Zunächst sollen die Landeskirchen in mehreren regionalen Studien die Missbrauchsfälle aufarbeiten. Im zweiten Schritt will die EKD zwei unabhängige wissenschaftliche Studien anstoßen. Eine soll aufdecken, wie groß die Dunkelziffer der nicht bekannten Missbrauchsfälle in der Kirche ist. Eine weitere soll in einer Art Meta-Studie die Ergebnisse der regionalen Studien auswerten und spezielle Risikofaktoren in der evangelischen Kirche aufzeigen. Im Januar 2019 will sich der "Beauftragtenrat zum Schutz vor sexualisierter Gewalt" der EKD mit unabhängigen Wissenschaftlern treffen und die Studienvorhaben besprechen. Betroffenen-Vertreter würdigten die Vorhaben als "klares Bekenntnis zur eigenen Verantwortung", wie es in einer Mitteilung des Betroffenenrates in Berlin hieß.

Elf-Punkte-Plan vorgestellt

Fehrs legte als Sprecherin des EKD-Beauftragtenrates der Synode einen Elf-Punkte-Plan vor. An erster Stelle in dem Plan kommt die Beteiligung der Betroffenen. Fehrs rief sie am Dienstag dazu auf, sich zu melden und ihre Geschichten zu Gehör zu bringen. Auch der Ratsvorsitzende der Evangelischen Kirche in Deutschland (EKD), Heinrich Bedford-Strohm, hatte Missbrauchsopfer aufgefordert, sich zu melden, "so dass wir handeln können". Die evangelische Kirche will zudem eine zentrale Anlaufstelle für Betroffene einrichten.

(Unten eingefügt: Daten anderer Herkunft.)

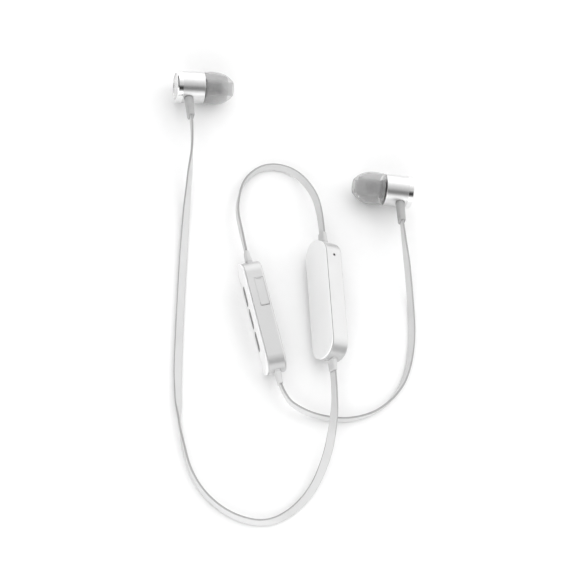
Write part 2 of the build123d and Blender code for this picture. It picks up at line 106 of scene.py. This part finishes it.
# --- Camera ------------------------------------------------------------------------------------
CAMERA_TARGET = Vector((-0.002, -0.0242, 0))
CAMERA_DISTANCE = 0.829245
CAMERA_AZIMUTH = -119
CAMERA_ELEVATION = 62
CAMERA_ROLL = 29
CAMERA_LENS = 135
CAMERA_SENSOR = 36
CAMERA_REACH = 20


def place_camera():
    """Aim at the target from the azimuth and elevation, then roll the picture about the line of sight."""
    camera = bpy.data.objects.new("camera", bpy.data.cameras.new("camera"))
    camera.data.lens = CAMERA_LENS
    camera.data.sensor_width = CAMERA_SENSOR
    camera.data.clip_end = CAMERA_REACH
    back = direction(CAMERA_AZIMUTH, CAMERA_ELEVATION)
    level = UP.cross(back).normalized()
    right = level * cos(radians(CAMERA_ROLL)) + back.cross(level) * sin(radians(CAMERA_ROLL))
    turn = Matrix((right, back.cross(right), back)).transposed().to_4x4()
    camera.matrix_world = Matrix.Translation(CAMERA_TARGET + back * CAMERA_DISTANCE) @ turn
    bpy.context.scene.collection.objects.link(camera)
    bpy.context.scene.camera = camera


place_camera()

# --- Materials ---------------------------------------------------------------------------------
# A Mix node's colour sockets share their names with its other sockets, so they go by number.
MIX_FIRST, MIX_SECOND, MIX_RESULT = 6, 7, 2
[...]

In einer eindringlichen Rede forderte Fehrs Kirchenleitende dazu auf, sich auch emotional der Schuld der ganzen Institution Kirche beim Missbrauch zu stellen. "Eine Kirche, die solcher Gewalt nicht wehrt, ist keine Kirche mehr", sagte sie. Bei sexualisierter Gewalt in der evangelischen Kirche werde trotz der Einzigartigkeit jedes Falles ein "evangelisches Muster" erkennbar. Sie verwies auf Machtstrukturen, die falsch verstandene Reformpädagogik ab den 70er Jahren und eine unscharfe Trennung von dienstlichen und privaten Verhältnissen.

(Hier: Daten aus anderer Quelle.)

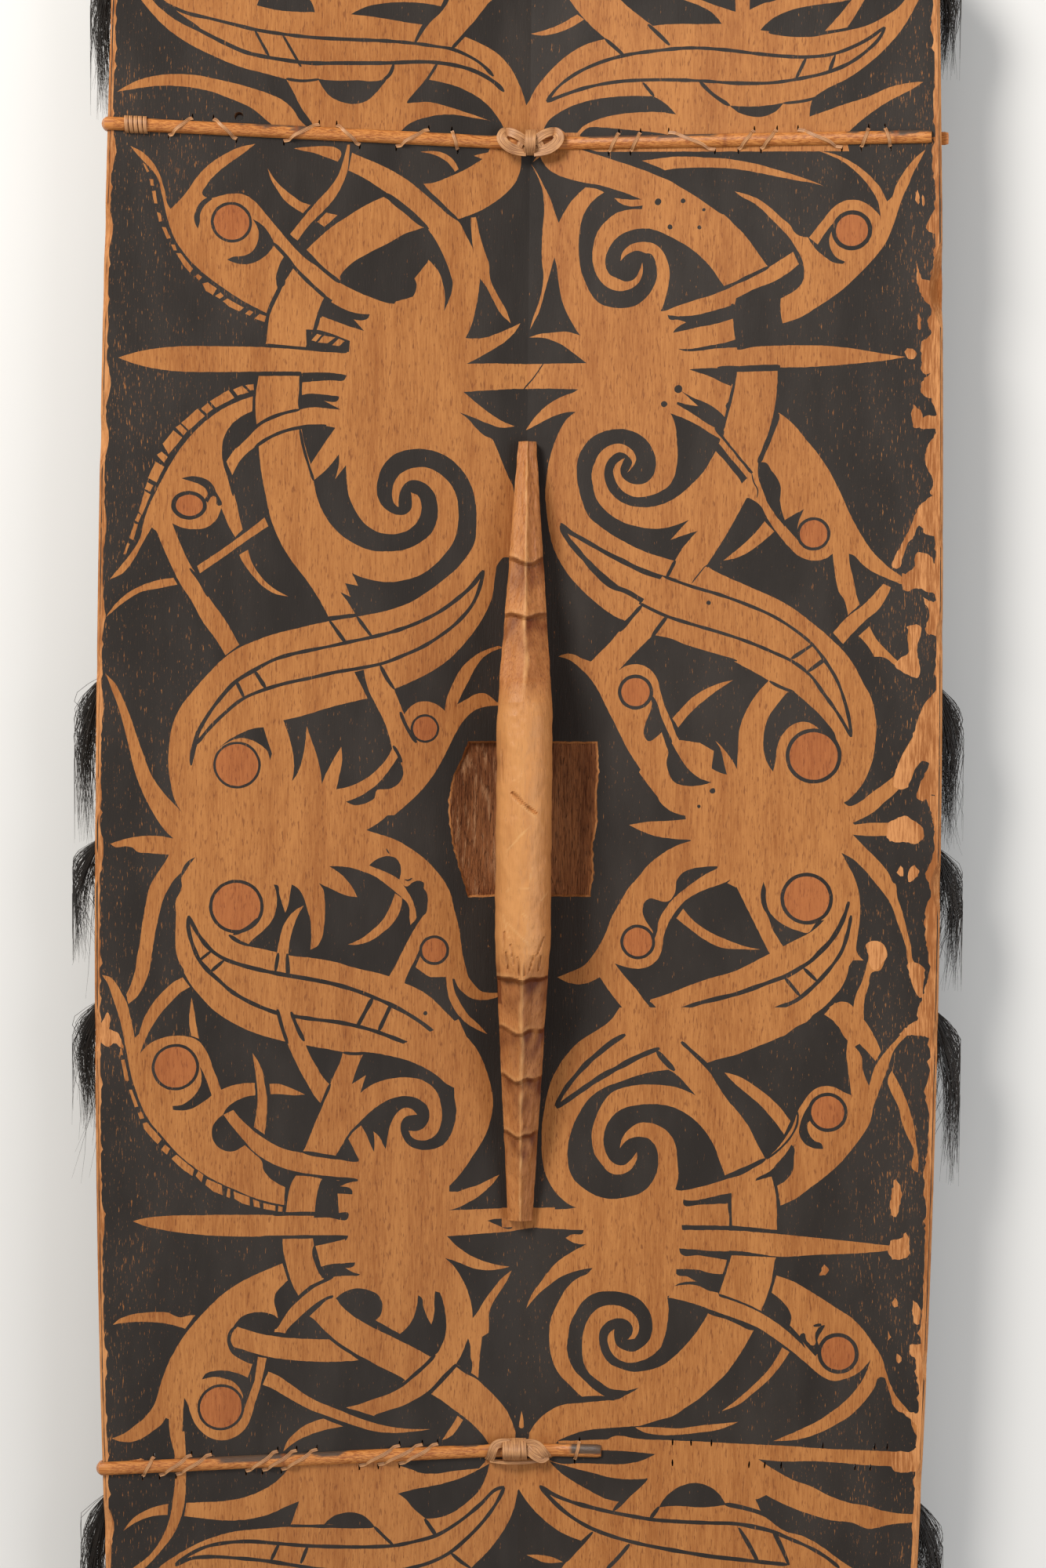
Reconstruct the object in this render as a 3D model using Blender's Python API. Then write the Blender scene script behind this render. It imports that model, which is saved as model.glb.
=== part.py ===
# War shield lying on its front: one plank with its handle, two laced canes and rows of hair.
# X runs across the back, Y towards the upper end and Z up from the surface that it lies on, in metres.
import math

import bmesh
import bpy

# The plank
BOARD_LENGTH = 1.240
BOARD_WIDTH = 0.432
END_LENGTH = 0.190
SIDE_BOW = 0.005
LOW_SIDE_BOW = 0.010
TIP_WIDTH = 0.036
END_SWELL = 0.010
HOLLOW_DEPTH = 0.043
KEEL_THICKNESS = 0.012
EDGE_THICKNESS = 0.006
KEEL_FLAT = 0.026
KEEL_X = 0.0028
RIM_CHAMFER = 0.0012
BODY_STATIONS = 13
END_STATIONS = 6

# The pocket for the knuckles, cut in the back behind the grip
POCKET_LENGTH = 0.080
POCKET_WIDTH = 0.076
POCKET_END_WIDTH = 0.062
POCKET_DEPTH = 0.0025
POCKET_SEGMENTS = 12
POCKET_RINGS = 7

# The handle, measured from the middle of its grip
GRIP_MIDDLE_Y = -0.018
GRIP_REACH_UP = 0.070
GRIP_REACH_DOWN = 0.081
GRIP_WIDTH = 0.0285
GRIP_HEIGHT = 0.051
GRIP_SWELL = 0.002
FINGER_ROOM = 0.025
FOOT_LIP = 0.0015
FOOT_SLANT = 0.0035
FOOT_EMBED = 0.004
UPPER_REACH = 0.196
UPPER_END_WIDTH = 0.0092
UPPER_RINGS = (0.105, 0.134)
LOWER_REACH = 0.209
LOWER_END_WIDTH = 0.0128
LOWER_RINGS = (0.108, 0.133, 0.163)
END_HEIGHT = 0.010
NECK_STEP = 0.006
NOTCH_DEPTH = 0.0026
NOTCH_RUN = 0.0022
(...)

Am Mittwoch wird die Synode den Haushalt der EKD beschließen, in dessen Entwurf 1,3 Millionen Euro für das Maßnahmenpaket zum Thema Missbrauch vorgesehen sind. Am Dienstag kündigte zudem Diakoniepräsident Ulrich Lilie an, dass es auch für den Bereich des evangelischen Wohlfahrtverbandes eine eigene Studie geben soll. Zwei Drittel der bislang bekannten Fälle betreffen Heime - und damit den Bereich der Diakonie.

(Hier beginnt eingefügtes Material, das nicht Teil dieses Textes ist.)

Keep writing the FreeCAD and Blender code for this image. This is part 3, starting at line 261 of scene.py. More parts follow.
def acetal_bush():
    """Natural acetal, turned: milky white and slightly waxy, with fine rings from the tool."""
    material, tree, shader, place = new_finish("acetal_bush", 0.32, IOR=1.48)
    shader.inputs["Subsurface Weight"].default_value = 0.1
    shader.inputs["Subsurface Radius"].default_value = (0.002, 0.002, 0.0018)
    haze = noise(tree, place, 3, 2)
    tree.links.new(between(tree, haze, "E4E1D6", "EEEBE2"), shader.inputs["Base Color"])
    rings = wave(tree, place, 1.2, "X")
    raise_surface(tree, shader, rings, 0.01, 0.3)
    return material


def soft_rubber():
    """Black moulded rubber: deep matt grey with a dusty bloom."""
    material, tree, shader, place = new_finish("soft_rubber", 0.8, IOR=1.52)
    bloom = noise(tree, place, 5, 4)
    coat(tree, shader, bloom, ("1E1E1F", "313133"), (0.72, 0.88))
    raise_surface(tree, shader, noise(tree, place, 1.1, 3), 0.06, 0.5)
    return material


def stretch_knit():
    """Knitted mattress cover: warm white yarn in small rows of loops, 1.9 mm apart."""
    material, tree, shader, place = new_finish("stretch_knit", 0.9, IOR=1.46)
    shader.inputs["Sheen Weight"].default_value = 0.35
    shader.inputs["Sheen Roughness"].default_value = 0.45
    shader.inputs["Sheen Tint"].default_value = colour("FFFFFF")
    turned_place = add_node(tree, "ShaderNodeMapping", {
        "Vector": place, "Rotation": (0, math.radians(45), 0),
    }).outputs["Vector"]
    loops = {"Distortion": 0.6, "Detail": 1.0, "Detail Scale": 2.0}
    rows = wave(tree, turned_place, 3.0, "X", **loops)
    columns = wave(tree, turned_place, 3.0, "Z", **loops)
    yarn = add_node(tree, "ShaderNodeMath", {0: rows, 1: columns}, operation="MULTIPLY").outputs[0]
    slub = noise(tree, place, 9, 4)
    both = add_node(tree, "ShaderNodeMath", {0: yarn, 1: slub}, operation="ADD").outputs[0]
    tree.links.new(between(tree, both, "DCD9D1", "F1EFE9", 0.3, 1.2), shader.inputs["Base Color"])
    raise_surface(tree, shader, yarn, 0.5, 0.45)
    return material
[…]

Kirche will digitaler werden

Das Kirchenparlament der evangelischen Kirche diskutierte am Dienstag auch über die Chancen des digitalen Wandels für die Kirche. Medienbischof Volker Jung machte den 120 Vertretern aus Kirche, Politik und Gesellschaft Vorschläge, wie die Kirche digitaler werden kann. Es soll eine Digitalisierungs-Abteilung in der EKD geben. Drei neue Stellen sollen dafür geschaffen werden: Es soll einen Digitalisierungs-Manager, einen Chef-Ethiker und einen IT-Spezialisten geben. Rund eine Million Euro soll in einen Innovationsfonds investiert werden, damit in Zukunft schneller digitale Projekte gefördert werden können. Zudem wurde auf der Synode der Prototyp für einen digitalen Kirchen-Finder vorstellt. Vorbehaltlich der Zustimmung der Synode sind zunächst 2,1 Millionen Euro für das Jahr 2019 für die Vorhaben im Digitalen vorgesehen.